The European Space Agency’s Characterizing Exoplanet Satellite (CHEOPS) has recently discovered an alien planet about 1.6 times the size of Jupiter. Aside from having a strange orbit, it is also scorching hot.

WASP-189b, the newly discovered alien planet, was first detected in 2018 and has been recorded to have temperatures reaching 5,800 Fahrenheit — almost as hot as Earth’s outer core and is even hot enough to turn iron into gas, ESA’s study revealed.

Aside from having a size comparable to Jupiter, the exoplanet is also considered a “Hot Jupiter” due to its extremely short orbital period (2.7 Earth days).
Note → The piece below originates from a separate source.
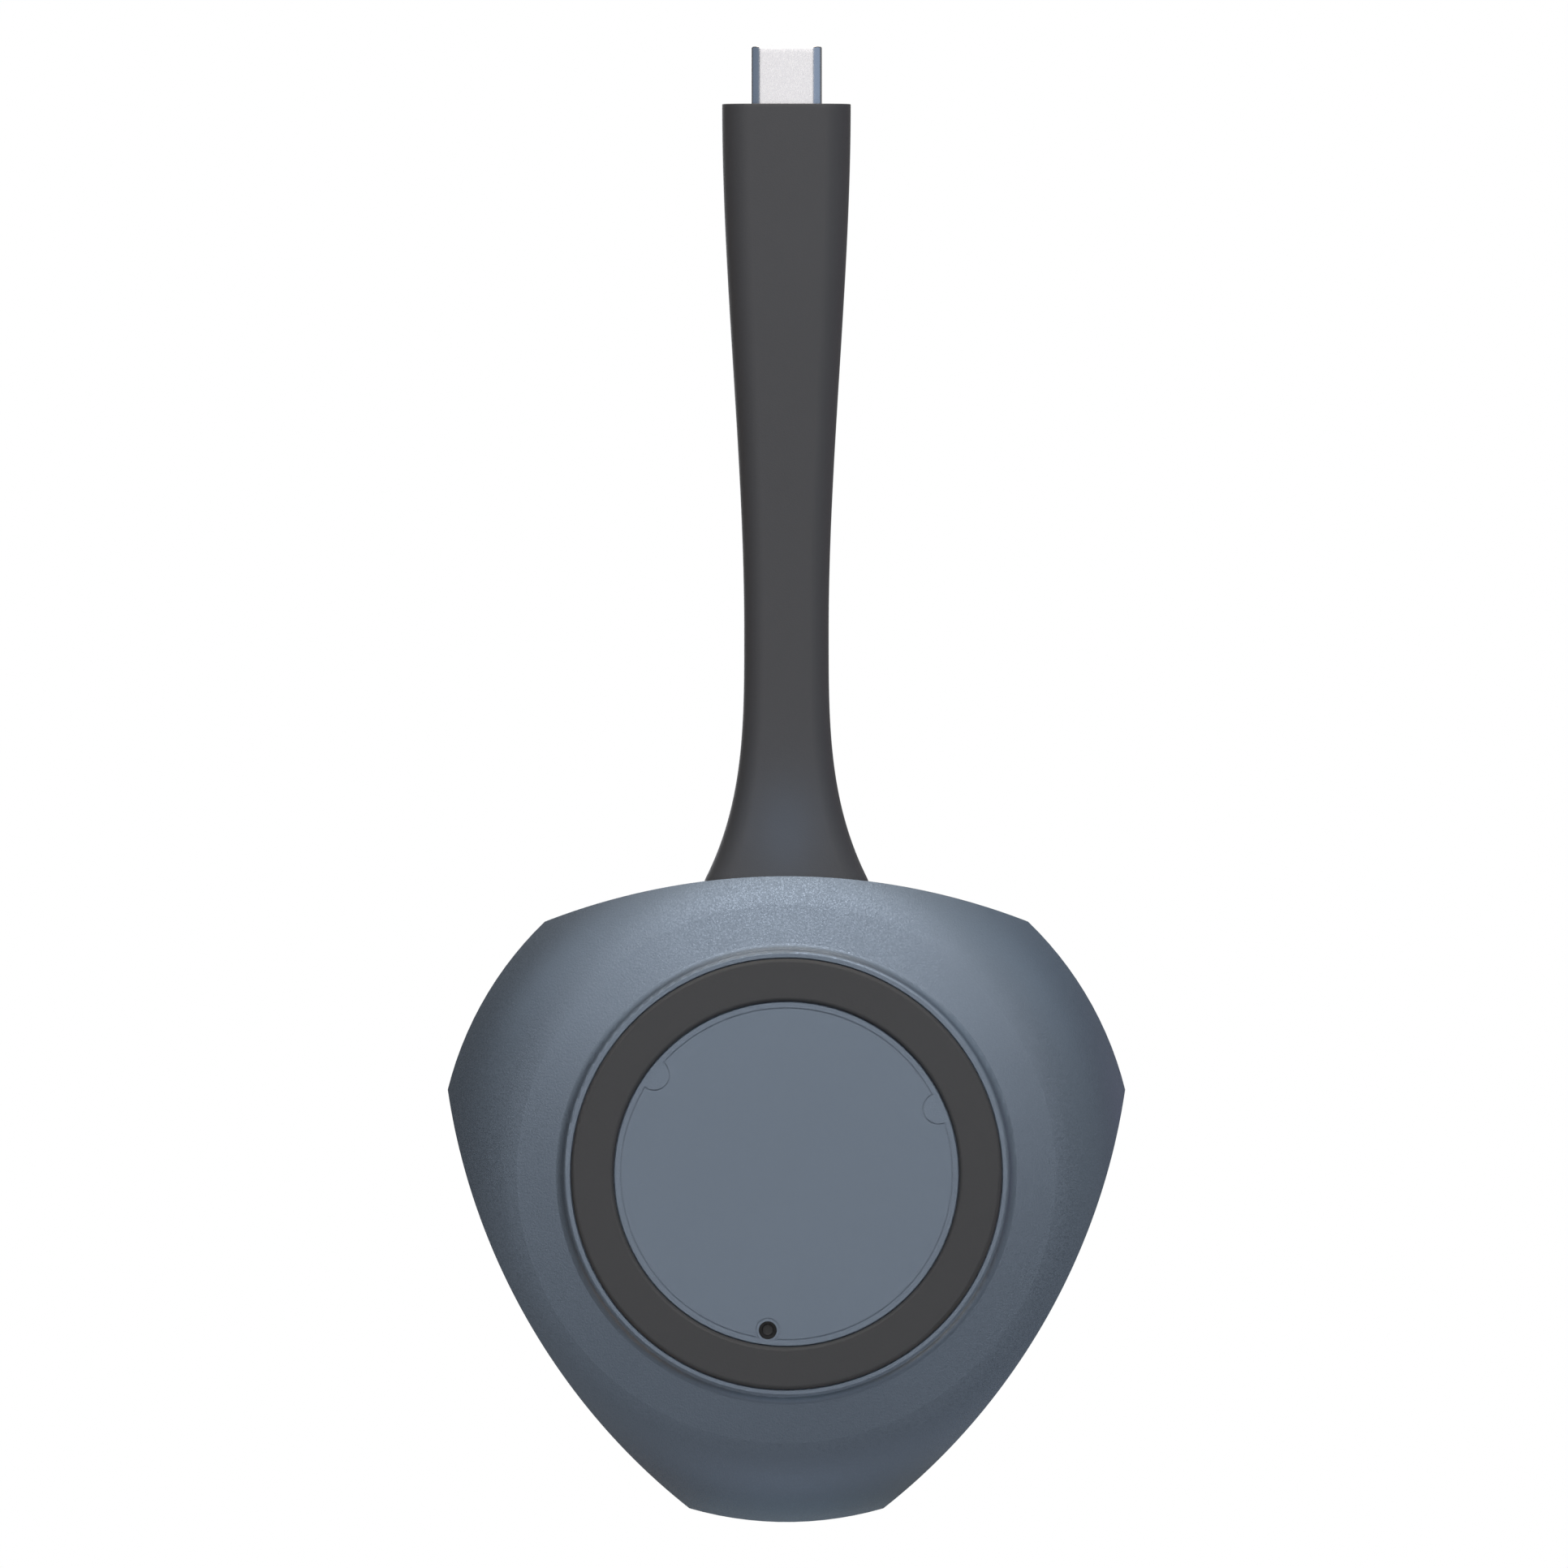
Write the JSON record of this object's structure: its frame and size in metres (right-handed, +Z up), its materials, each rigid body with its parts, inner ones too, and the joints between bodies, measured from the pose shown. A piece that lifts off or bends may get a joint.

A Hot Jupiter is a gas planet with a “Jupiter-like” size that orbits very close to its star.

The star which the alien planet orbits is super hot — more than 2000 degrees hotter than the Sun — so it carries a bluish hue. CHEOPS’ observations show that it is not perfectly round and is larger and cooler at its equator than at its poles. 

“Only a handful of planets are known to exist around stars this hot, and this system is by far the brightest,” says Monika Lendl, an astrophysicist at the University of Geneva in Switzerland.

“WASP-189b is also the brightest hot Jupiter that we can observe as it passes in front of or behind its star, making the whole system really intriguing.”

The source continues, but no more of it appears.